[Object modeling scripts]
----------
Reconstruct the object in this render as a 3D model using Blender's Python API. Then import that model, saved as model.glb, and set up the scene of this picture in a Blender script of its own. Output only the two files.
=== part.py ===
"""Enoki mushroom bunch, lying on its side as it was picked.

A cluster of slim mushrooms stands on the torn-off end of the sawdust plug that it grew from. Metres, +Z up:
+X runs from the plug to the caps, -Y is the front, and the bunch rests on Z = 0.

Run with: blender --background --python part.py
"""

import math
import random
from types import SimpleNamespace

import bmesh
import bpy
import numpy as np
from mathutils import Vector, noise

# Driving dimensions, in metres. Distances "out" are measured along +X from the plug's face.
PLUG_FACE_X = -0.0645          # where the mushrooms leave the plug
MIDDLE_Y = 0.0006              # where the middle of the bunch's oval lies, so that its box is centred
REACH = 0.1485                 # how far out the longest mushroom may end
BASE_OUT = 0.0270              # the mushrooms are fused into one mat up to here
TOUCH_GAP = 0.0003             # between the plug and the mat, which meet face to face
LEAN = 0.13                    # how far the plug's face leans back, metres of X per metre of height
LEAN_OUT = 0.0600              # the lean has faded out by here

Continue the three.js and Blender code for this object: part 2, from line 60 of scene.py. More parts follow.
----------
Copy the lines from the start of the data verbatim, stopping after the line containing "from mathutils import Vector, noise".

Reconstruct the object in this render as a 3D model using Blender's Python API. Then import that model, saved as model.glb, and set up the scene of this picture in a Blender script of its own. Output only the two files.
=== part.py ===
"""Enoki mushroom bunch, lying on its side as it was picked.

A cluster of slim mushrooms stands on the torn-off end of the sawdust plug that it grew from. Metres, +Z up:
+X runs from the plug to the caps, -Y is the front, and the bunch rests on Z = 0.

Run with: blender --background --python part.py
"""

import math
import random
from types import SimpleNamespace

import bmesh
import bpy
import numpy as np
from mathutils import Vector, noise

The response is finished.